Bekasi, aspirasidirect.com
Jajaran Polres Metro Bekasi berhasil menangkap dan mengamankan dua orang pelaku penjualan obat penggugur kandungan, yakni DS dan PP. Keduanya dibekuk Satreskrim Polres Metro Bekasi di wilayah Lemahabang, Selasa, (3/12/2024) sekitar pukul 23.00 Wib.
Dalam keterangannya Kapolres Metro Bekasi, Kombes Pol Twedi Aditya Bennyahdi mengungkapkan, bahwa penangkapan ini berdasarkan laporan dari masyarakat karena penjualan obat aborsi ini dilakukan melallui jejaring media sosial dengan tagline: “Obat Penggugur Kandungan 100 persen Tuntas, Untuk Usia 1-7 Bulan”
” Kapasitas kedua pelaku memiliki peran masing-masing. Tersangka DS yang merupakan seorang bidan berperan sebagai penyedia obat aborsi, dan PP adalah orang yang membeli obat tersebut kemudian menjualnya,” Ungkap Kapolres dalam keterangan konferensi pers yang digelar di Mapolres Metro Bekasi, pada Kamis (5/12) sore.
Kini tersangka PP menggunakan akun medsos untuk menawarkan obat penggugur kandungan. Lantas ketika ada pembeli, PP dengan cepat menghubungi DS untuk membeli obat tersebut.
” PP menghargai obat tersebut sebesar Rp 1.150.000 kepada pembeli, untuk satu paket yang berisi obat penggugur kandungan dan pereda rasa nyeri. Setelah itu, DS memberikan tutorial yang meliputi bagaimana aturan pakai dan efek obatnya.

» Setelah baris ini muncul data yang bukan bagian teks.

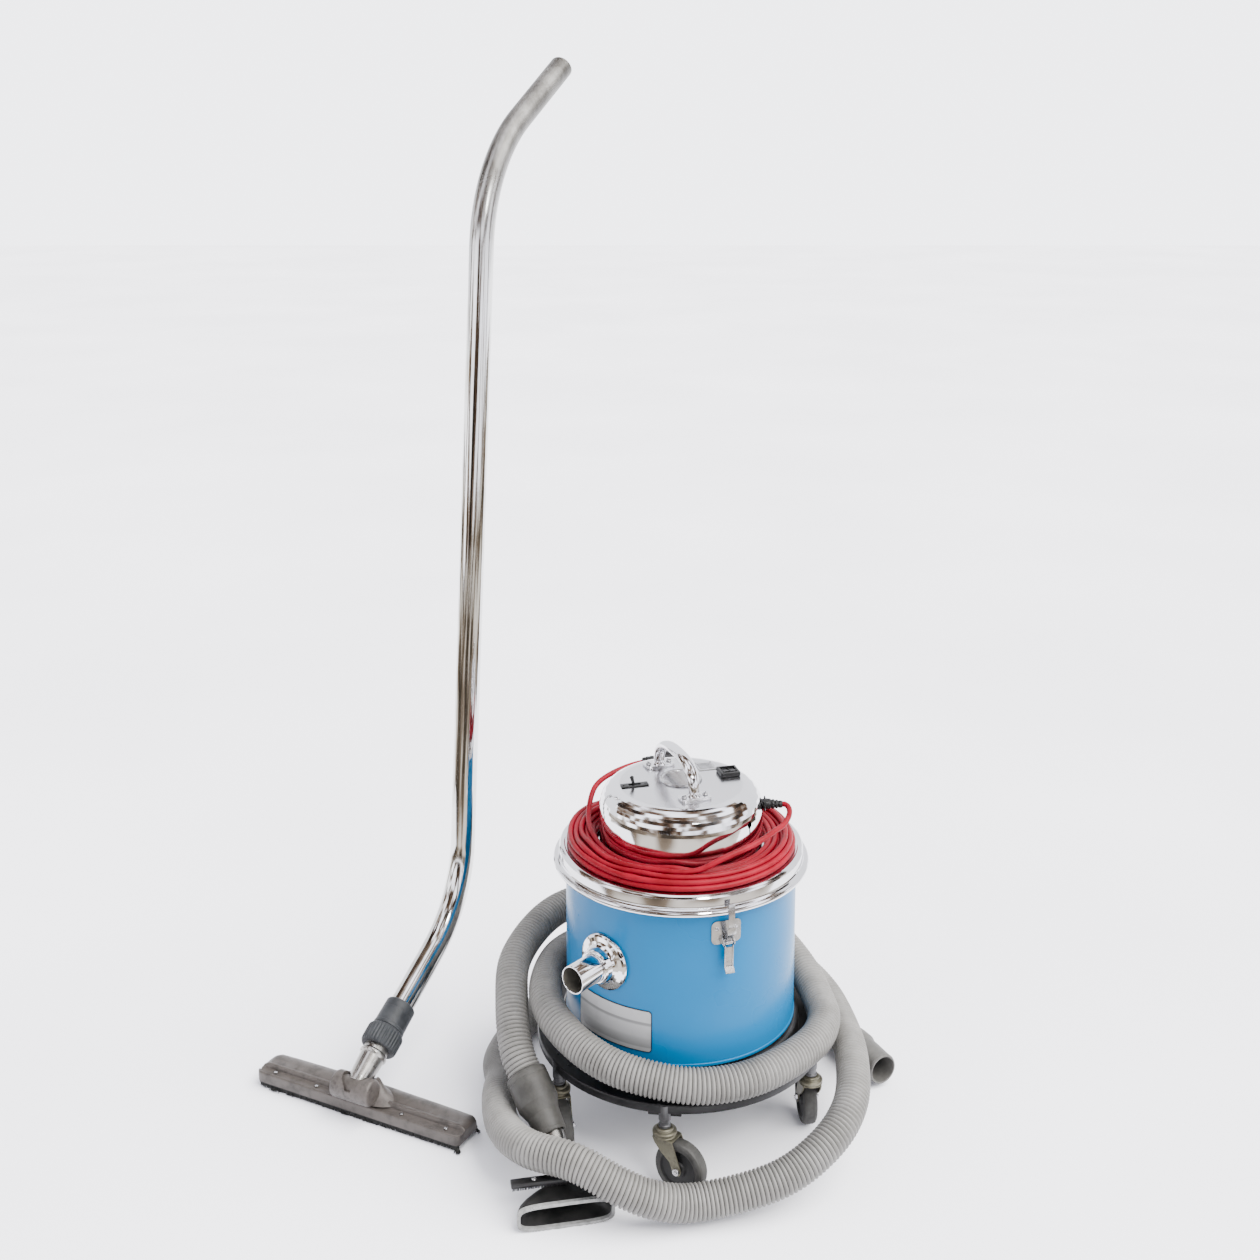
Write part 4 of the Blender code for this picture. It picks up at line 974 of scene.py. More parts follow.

Sementara obat dijual oleh pelaku dengan metode COD an,” kata Kapolres.
Sementara menjual obat penggugur kandungan ini, PP mendapat keuntungan Rp 550 ribu. Sedangkan pelaku DS menjualnya kepada PP dengan harga Rp 600 ribu.
Kemudian Polisi menyita barang bukti berupa 10 butir Misoprostol, 2 resep dokter yang diduga palsu, dan 6 butir Paracetamol.

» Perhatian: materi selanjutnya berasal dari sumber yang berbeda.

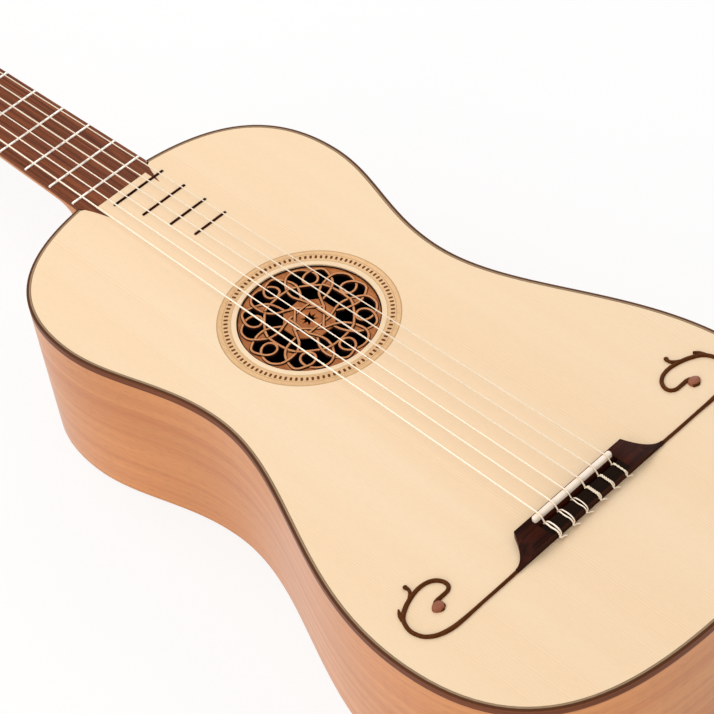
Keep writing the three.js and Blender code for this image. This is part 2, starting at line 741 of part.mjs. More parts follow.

Menurut Analis Obat dan Makanan pada Dinas Kesehatan Kabupaten Bekasi, Rachmadi menjelaskan, bahwa Misoprostol yang diperjualbelikan oleh pelaku biasanya digunakan untuk mengobati penyakit lambung.
“Misoprostol ini tergolong obat keras karena itu membutuhkan resep dokter, dan tidak bisa dibeli secara sembarangan,” Tuturnya.
Dia menambahkan, dalam meresepkan obat tersebut biasanya memberikan dosis yang berbeda kepada setiap pasien. “Biasanya dokter akan bertanya ‘apakah si pasien sedang mengandung atau tidak.’ Sebab jika berlebihan efeknya bisa menyebabkan kontraksi rahim hingga keguguran,” jelas Rachmadi.
Akibat perbuatannya, para pelaku dikenakan Pasal 138 ayat (2) juncto Pasal 435 UU No. 17 Tahun 2023 tentang Perubahan Atas UU No. 36 Tahun 2009 tentang Kesehatan, dengan ancaman hukuman pidana penjara paling lama 12 tahun dan/atau denda paling banyak Rp 5 miliyar.
Kemudian, khusus pelaku DS, dijerat Pasal 263 KUHP dengan ancaman pidana penjara paling lama 6 tahun, karena terkait dengan 2 resep palsu yang dibutuhkan untuk membeli obat ini.(*).